PVM Scholar is co-principal investigator on study
Purdue University scientists led by co-principal investigators in the Colleges of Agriculture and Veterinary Medicine have identified the Supinoxin small-molecule drug as a possible new therapy for small-cell lung cancer (SCLC).
“Some cancer types are incredibly difficult to treat, one of them being small-cell lung cancer,” said Elizabeth Tran, professor of biochemistry in the College of Agriculture. Usually associated with smokers, SCLC accounts for only 15% of all lung cancer types. Despite the low percentage, SCLC causes about 250,000 deaths worldwide annually.
“The really sad thing about it, and why we wanted to look at small-cell lung cancer, is that the average survival for a patient after diagnosis is around 10 months,” Tran said. “Right now, the effective chemotherapies are practically nonexistent.”
Purdue Institute for Cancer Research members Tran and co-principal investigator Bennett Elzey, research associate professor of comparative pathobiology in the College of Veterinary Medicine, have published their results in the journal iScience. The team suggests that Supinoxin will more effectively treat tumors when combined with another therapeutic. The latest experiments probed the effects of Supinoxin on DDX5 protein activity in cancerous human cell lines and in an animal model.
“The hope is that while the Supinoxin keeps tumors small and keeps them from growing, we can hit the tumors with something else that will kill them,” Elzey said.
A team of researchers announced their synthesis of Supinoxin, also called RX5902, in 2010. Commercially available, Supinoxin has shown effectiveness in treating highly aggressive triple-negative breast cancer.
Supinoxin blocks SCLC progression through the DDX5 protein. Researchers in Tran’s lab published results in 2020 showing that DDX5 helps support the cancer’s malignant growth. DDX5 belongs to a family of RNA helicases, enzymes that unwind RNA molecules to begin a process allowing for various cellular functions to occur.
The 2020 paper reported that blocking DDX5 activity in SCLC cells via genetic manipulation reduces oxidative phosphorylation. This compromises the mitochondria — the powerhouse of the cells — and they die.
“The mitochondria go bad, and you have defective oxidative phosphorylation as well as defective cellular respiration,” said co-author Subhadeep Das, a postdoctoral scientist in biochemistry.
The researchers found that Supinoxin acts on DDX5 to reduce oxidative phosphorylation, Das noted. Oxidative phosphorylation is an essential part of the cellular respiration process that fuels virtually all biological and physical activity. Cellular respiration generates adenosine triphosphate (ATP), the energy-carrying molecule that fuels cellular activity.
Research dating back a century led scientists to believe that cancer cells depend solely on glycolysis to generate ATP. In the last decade, however, new evidence has emerged that some cancer cells draw upon oxidative phosphorylation to generate ATP.

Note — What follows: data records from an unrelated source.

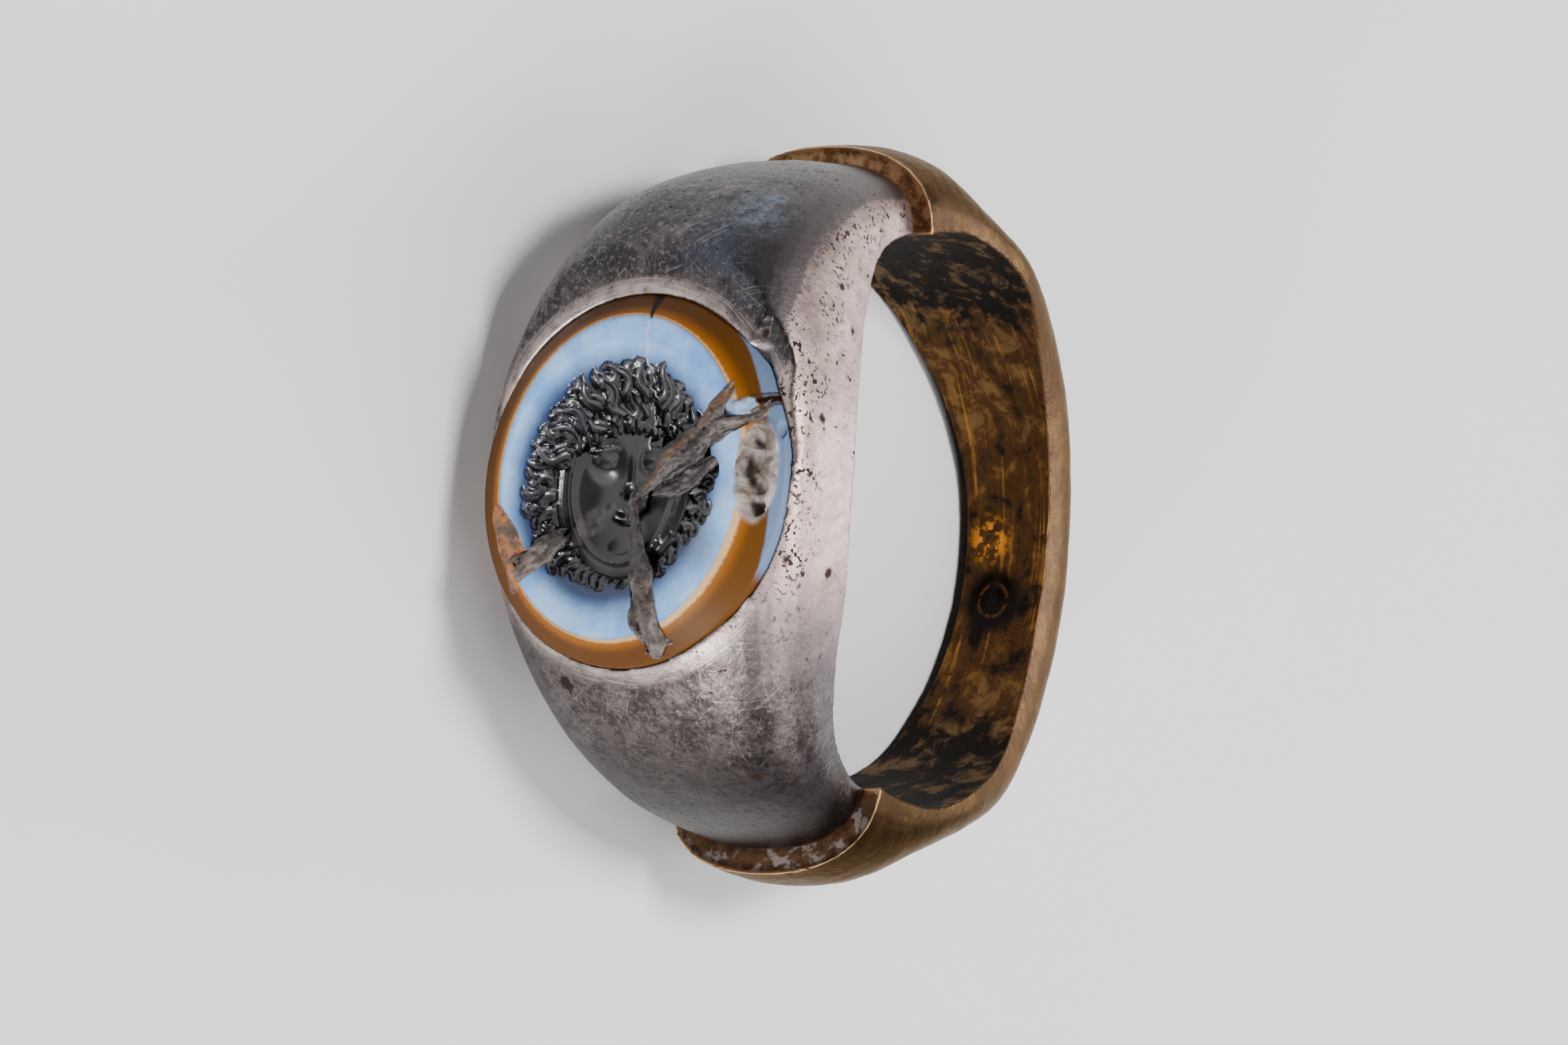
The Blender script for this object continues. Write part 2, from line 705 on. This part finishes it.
note(stone, "rubbed", ease(0.2, 0.9, (places[:, 0] - 0.6 * places[:, 1]) / 6.5))
turn = numpy.degrees(numpy.arctan2(places[:, 1], places[:, 0]))
note(stone, "girdle", numpy.clip(1 - ((turn - 12) / 46) ** 2, 0, 1) ** 1.3)
stain = numpy.hypot((places[:, 0] - 3.7) / 1.0, (places[:, 1] + 2.4) / 1.3)
note(stone, "stain", ease(1.0, 0.2, stain))
print("sheet depth:", float(places[:, 2].min()), float(places[:, 2].max()))

# %% The stone's side and back
GIRDLE_R = 6.22
STONE_BACK = -2.57
CUT_DEEP = 0.12

start_edit("DESELECT")
bpy.ops.mesh.select_non_manifold()
bpy.ops.mesh.extrude_edges_move(
    TRANSFORM_OT_translate={"value": (0, 0, -0.15)})
bpy.ops.transform.resize(value=(GIRDLE_R / EDGE_R, GIRDLE_R / EDGE_R, 1))
bpy.ops.mesh.extrude_edges_move(TRANSFORM_OT_translate={"value": (0, 0, -1)})
end_edit()
rim = [p for p in stone.data.vertices if p.select]
for point in rim:
    point.co.z = STONE_BACK
bpy.ops.object.mode_set(mode="EDIT")
bpy.ops.mesh.edge_face_add()
bpy.ops.mesh.select_all(action="SELECT")
bpy.ops.mesh.normals_make_consistent(inside=False)
end_edit()
bpy.ops.object.shade_smooth_by_angle(angle=math.radians(50))
# Which finish each point takes: 0 polished field, 1 sloping edge, 2 cut or broken
finish = numpy.ones(len(stone.data.vertices), int)
finish[:len(cut)] = numpy.where((cut > CUT_DEEP) | (chipped > 0.3), 2, down_edge > 0)
face_finish = [int(finish[list(face.vertices)].min()) for face in stone.data.polygons]
tell(stone)

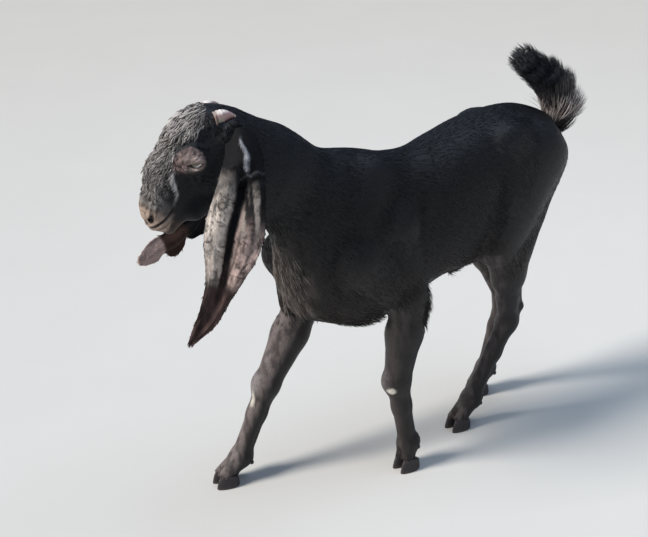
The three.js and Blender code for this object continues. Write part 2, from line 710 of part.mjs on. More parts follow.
let trunk = bodySolid([-143, -300, 250], [143, 540, 740], [30, 40, 31]).subtract(REGIONS.neck(GAP / 2));
trunk = trunk.subtract(REGIONS.head(GAP / 2)).subtract(REGIONS.tail(GAP / 2));
for (const [name, leg] of Object.entries(LEGS)) {
  const piece = `leg_${name}`;
  trunk = trunk.subtract(REGIONS[piece](GAP / 2));
  const [x, y] = leg.foot;
  const reach = name.startsWith("fore") ? [-80, 190] : [-70, 240];
  const low = [x - 82, y + reach[0], -21];
  const high = [x + 100, y + reach[1], 460];
  let limbSolid = bodySolid(low, high, [15, 15, 28]).intersect(REGIONS[piece](-GAP / 2)).subtract(belowCoronet(leg));
  for (const [place, side] of [["outer", Math.sign(x)], ["inner", -Math.sign(x)]]) {
    show(`claw_${name}_${place}`, makeClaw(leg, side), clawMatter);
    show(`dewclaw_${name}_${place}`, makeDewclaw(leg, side, 0), clawMatter);
    limbSolid = limbSolid.subtract(makeDewclaw(leg, side, GAP));
  }
  show(piece, limbSolid, coat);
}
show("trunk", trunk, coat);

// The origin is on the floor under the middle of the goat's bounding box.
goat.updateMatrixWorld(true);
const middle = new THREE.Box3().setFromObject(goat).getCenter(new THREE.Vector3());
goat.position.set(-middle.x, -middle.y, 0);

export default goat;
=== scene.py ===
"""A young long-eared buck goat in mid walk, as a still life-size model: one skin, its coat in
tufts and locks, eyes, horn buds and claws, in a plain pale studio."""

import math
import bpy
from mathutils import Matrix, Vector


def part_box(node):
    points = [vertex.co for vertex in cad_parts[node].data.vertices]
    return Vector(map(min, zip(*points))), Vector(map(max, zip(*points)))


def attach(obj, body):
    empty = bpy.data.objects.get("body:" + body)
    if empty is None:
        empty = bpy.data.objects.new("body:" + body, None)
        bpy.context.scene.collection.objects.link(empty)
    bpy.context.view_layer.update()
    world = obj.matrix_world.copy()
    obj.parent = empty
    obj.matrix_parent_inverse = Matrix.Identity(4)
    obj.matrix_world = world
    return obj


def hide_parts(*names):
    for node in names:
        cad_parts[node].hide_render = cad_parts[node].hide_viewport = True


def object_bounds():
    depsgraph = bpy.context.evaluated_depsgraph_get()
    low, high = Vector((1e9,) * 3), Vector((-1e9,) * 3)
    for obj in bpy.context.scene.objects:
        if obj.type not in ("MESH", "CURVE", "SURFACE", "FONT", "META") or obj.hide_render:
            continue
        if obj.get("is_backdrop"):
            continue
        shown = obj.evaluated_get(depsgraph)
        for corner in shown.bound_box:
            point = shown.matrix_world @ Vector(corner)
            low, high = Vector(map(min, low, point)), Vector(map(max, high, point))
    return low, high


bl_info = {
    "name": "Walking goat",
    "version": (1, 0, 0),
    "blender": (4, 5, 0),
    "location": "3D View > Sidebar > Goat",
    "description": "Builds the skin, coat, eyes, horns and claws of a young goat round its packed frame",
    "category": "Add Mesh",
}

import bpy
import numpy as np
from mathutils import Matrix

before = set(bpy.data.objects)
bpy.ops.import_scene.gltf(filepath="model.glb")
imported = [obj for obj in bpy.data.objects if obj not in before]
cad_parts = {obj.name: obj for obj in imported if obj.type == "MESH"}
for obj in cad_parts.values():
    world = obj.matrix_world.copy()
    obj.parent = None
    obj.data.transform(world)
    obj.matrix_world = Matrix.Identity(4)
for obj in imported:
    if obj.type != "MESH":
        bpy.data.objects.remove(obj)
CAD_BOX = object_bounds()

# ---------------------------------------------------------------- sizes, in millimetres
# The body is worked out in millimetres with x = 0 down its middle, y = 0 at the left fore
# foot and the floor at z = 0. The goat faces -y, and its left side is +x.

POLL = (0.0, -307.0, 773.0)
HEAD_PITCH = math.radians(46.9)
EYE_RADIUS = 13.5
EYE_PLACE = (42.0, 108.0, 14.0)  # sideways, along the face and up out of it
CLAW_LENGTH, CLAW_WIDTH = 48.0, 21.5
CORONET_HEIGHT, CORONET_SLOPE = 26.0, math.radians(18)

LEGS = {
    "fore_left": dict(
        shoulder=(70, -90, 458), elbow=(76, 4, 364), knee=(72, -20, 202), fetlock=(72, 6, 56),
        foot=(74, 0, 0), turn=4
    ),
    "fore_right": dict(
        shoulder=(-72, -172, 458), elbow=(-76, -128, 346), knee=(-74, -220, 192), fetlock=(-78, -284, 50),
        foot=(-79, -319, 0), turn=-6
    ),
    "hind_left": dict(
        hip=(56, 318, 565), stifle=(70, 222, 408), hock=(36, 282, 226), heel=(36, 314, 250),
        fetlock=(20, 206, 62), foot=(16, 175, 0), turn=2
    ),
    "hind_right": dict(
        hip=(-56, 322, 565), stifle=(-70, 258, 404), hock=(-54, 350, 226), heel=(-54, 380, 252),
        fetlock=(-68, 318, 58), foot=(-72, 298, 0), turn=-6
    ),
}

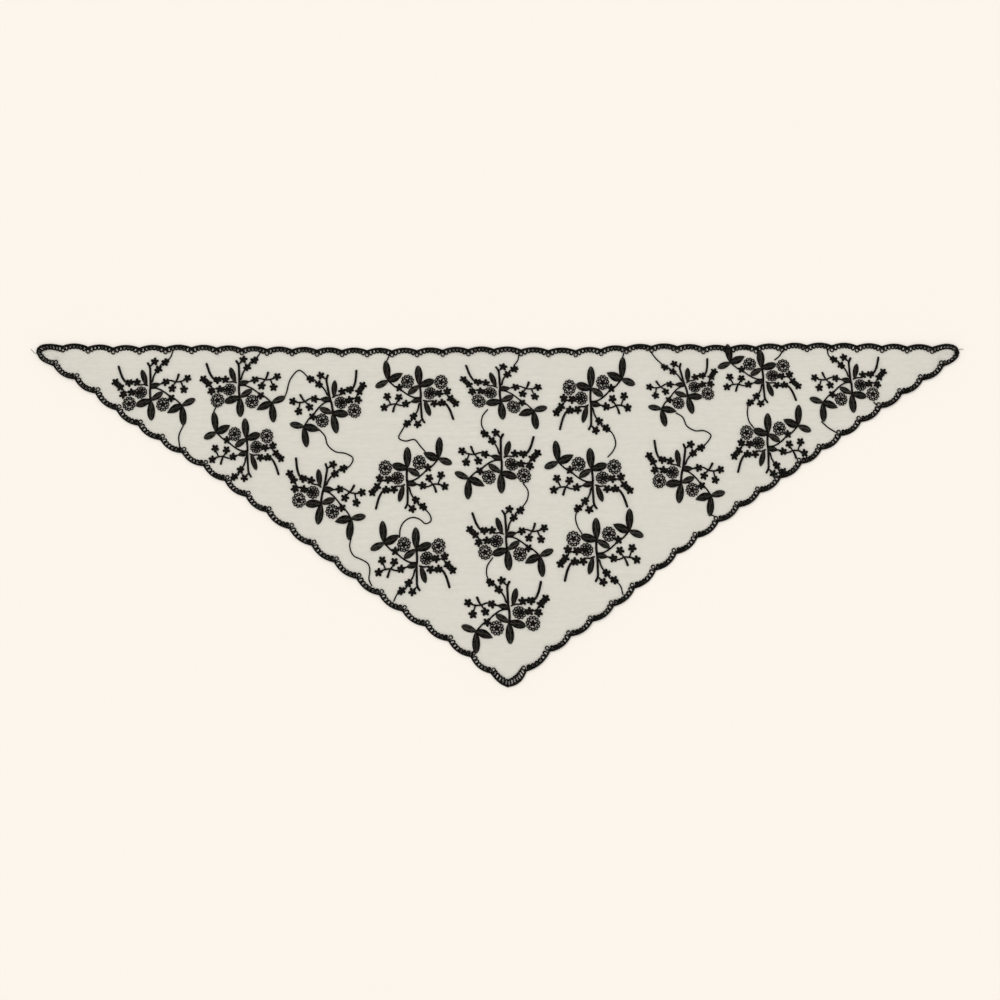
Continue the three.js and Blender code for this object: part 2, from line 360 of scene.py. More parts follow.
# %% [markdown]
# ## The lie of the cloth
# Soft cloth never lies quite flat. A cloth simulation could find how it lies, but it would have to
# carry all the embroidery, and a scarf that is smoothed out on a table rises by a millimetre or so. So
# one low wave lifts the gauze, and the border and sprigs go with it.

# %% How the cloth lies
WAVE_HEIGHT = 1.3
WAVES = [  # wave length, direction in degrees, phase, share
    (310, 20, 0.4, 0.5),
    (190, 105, 2.1, 0.3),
    (120, 60, 4.0, 0.2),
]


def wave(x, y):
    """How far the wave lifts the cloth at x, y. It is never below 0."""
    lift = np.zeros(np.shape(x))
    for size, direction, phase, share in WAVES:
        a = math.radians(direction)
        turns = (x * math.cos(a) + y * math.sin(a)) / size
        lift = lift + share * (0.5 + 0.5 * np.sin(turns * 2 * math.pi + phase))
    return WAVE_HEIGHT * lift


def lay_down(mesh):
    """Lifts the points of a mesh by the wave under them."""
    places = points_of(mesh)
    places[:, 2] += wave(places[:, 0] / MM, places[:, 1] / MM) * MM
    mesh.vertices.foreach_set("co", places.reshape(-1))
    mesh.update()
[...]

“It is still commonly thought that cancer cells rely on energy only by using the glycolysis pathway, but that turns out not to be true for all cancer types,” Tran explained. In cancer cells that depend predominantly on glycolysis, sugar is taken in and burned for energy without the end product of that reaction going through oxidative phosphorylation to obtain ATP in large amounts.
“Some types of cancer do use oxidative phosphorylation, and if they don’t have any energy, they can’t grow,” Tran said. “There is still an open question because we don’t know precisely how DDX5 is playing a role in that process of generating ATP.”
Tran, an RNA biologist, joined the Purdue faculty in 2009. Her early work at Purdue focused on using baker’s yeast as a model system for understanding RNA biology.
“We did a lot of work on an RNA helicase in that model system,” Tran said. “We found out what it does in a cell, but we also knew that its human counterpart had connections to cancer, and we didn’t understand why.” That led Tran to begin researching SCLC in 2018.
“We wanted not only to understand what that RNA helicase counterpart does in human cells, but if it is connected to promoting cancer growth and metastasis, can we stop it? Is there some way to identify a new chemotherapeutic that could be used to treat cancer types?”
Tran touts the potential for studying RNA helicase inhibitors like Supinoxin not only as cancer treatments but also as lab tools to learn how helicases work and what they do. DDX5 belongs to a family consisting of 40 RNA helicases.
A better understanding of RNA biology could lead to new targets for human disease treatment, Tran noted. Chemotherapies often target the cycle that cells undergo to grow and divide.
“RNA in general hasn’t been on people’s radar. It has precedence, I just don’t think it’s generally acknowledged,” she said. Elzey agreed that looking further into RNA biology could yield new clinical cancer treatments targeting the DDX family of proteins. “I’m looking forward to expanding our model, refining it and answering more difficult questions with it,” he said.
This research was funded by the Purdue Institute for Cancer Research and the National Institutes of Health.